I once worked with a guy who had a sort of fetish about reading ALL of the New York Times every day. But he was a busy man, so the newspapers piled up. He had weeks’ worth of a backlog, but he wouldn’t chuck even one section without at least leafing through it.

To the degree that that was enjoyable for him, and that the growing stack of newsprint in the corner of his living room didn’t weigh on his psyche, fine. But it was starting to weigh on him, from what he said.

A lot of us do something similar with our inboxes, magazines, Netflix queues, financial mail to be shredded, books we’re not thrilled about finishing, or whatever else. If you take ten seconds you can probably think of the leading culprits in your own life.

I say: chuck those bogus old not-really-obligations to the curb, and do it with a clear conscience. In fact, make a conscious point of developing your skill and your mental toughness in chucking them without remorse.

Travel light in your psyche, friends. Life is short.

[image source]

Commonplace: Lessing

Sunday, March 16th, 2014

fleuron

“Whatever you’re meant to do, do it now.
The conditions are always impossible.”


–Doris Lessing

Enough with the overthinking.

Wednesday, January 2nd, 2013

For a certain kind of smart person (*points to self*), overthinking is a real problem.
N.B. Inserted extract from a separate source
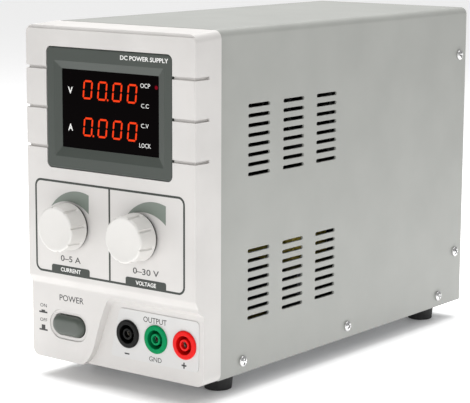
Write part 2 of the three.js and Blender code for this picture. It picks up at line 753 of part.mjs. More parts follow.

You could call it “analysis paralysis,” “getting lost in the weeds,” or simply “neurosis.” Whatever you call it, the effects are the same:

  • Too much time spent thinking things over.
  • Mulling that doesn’t lead to action.
  • Angst.
  • Stuck-ness.

So, here in 2013, what say we give the overthinking a miss?

I have some ideas on how to avoid it — or curtail it when it does arise — but what are your best methods for dealing with overthinking?

Image source.

My New Year’s Wish for You.

Tuesday, January 1st, 2013

That you’ll embrace the magic of your life.

That you won’t shy away from whatever is deepest and best in you.

That this year, more so than any previous year, you will live.

What’s your wish for this new year?

(This post inspired by Neil Gaiman’s New Year’s wishes.)